At the center of attention of the upcoming Moscow meeting, Ivan Chuprov of the URA news agency says, are the Duma elections given that support for the ruling United Russia party has fallen to new lows and polls show that Russian voters are not enamored by it or other parties and instead are looking for those who can do more than promise stability.
One issue that Moscow hopes to play on is the role of volunteers in Russian life, but Moscow experts say that as welcome as these people are in many parts of the country, the center will not be able to use this effectively. That this is what the Kremlin plans to rely on highlights its lack of a serious program, they say.
According to one expert with whom Chuprov spoke on conditions of anonymity, the Kremlin now is being forced to consider that it won’t be able to engineer an outright victory for United Russia in many places but instead will have to try to defend the status quo via “a coalition of United Russian deputies and extra-parliamentary parties.”
And what that means, he says, is that the Kremlin is not only going to have to try to boost the authority of regional governments but not put all its eggs in the single basket of a United Russia victory. Doing that in fact could backfire given that Russians know that polls show the various opposition parties new and old rival the party of power.
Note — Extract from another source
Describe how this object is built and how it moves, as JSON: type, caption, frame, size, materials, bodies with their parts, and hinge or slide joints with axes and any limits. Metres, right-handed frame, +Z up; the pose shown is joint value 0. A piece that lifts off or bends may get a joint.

VTsIOM analyst Mikhail Mamonov confirms this. According to his agency’s surveys, “63 percent of Russians consider that not one of the existing parties represent their interests” and thus are actively considering whom to vote for, including those no one had thought had a chance for victory in the past.
He adds that 62 percent of Russians are convinced that the current Russian government, which is based on United Russia, isn’t doing enough to help their regions, a finding that means there could be some radical shifts in the federal subjects with new challenges to the existing authorities there and in Moscow.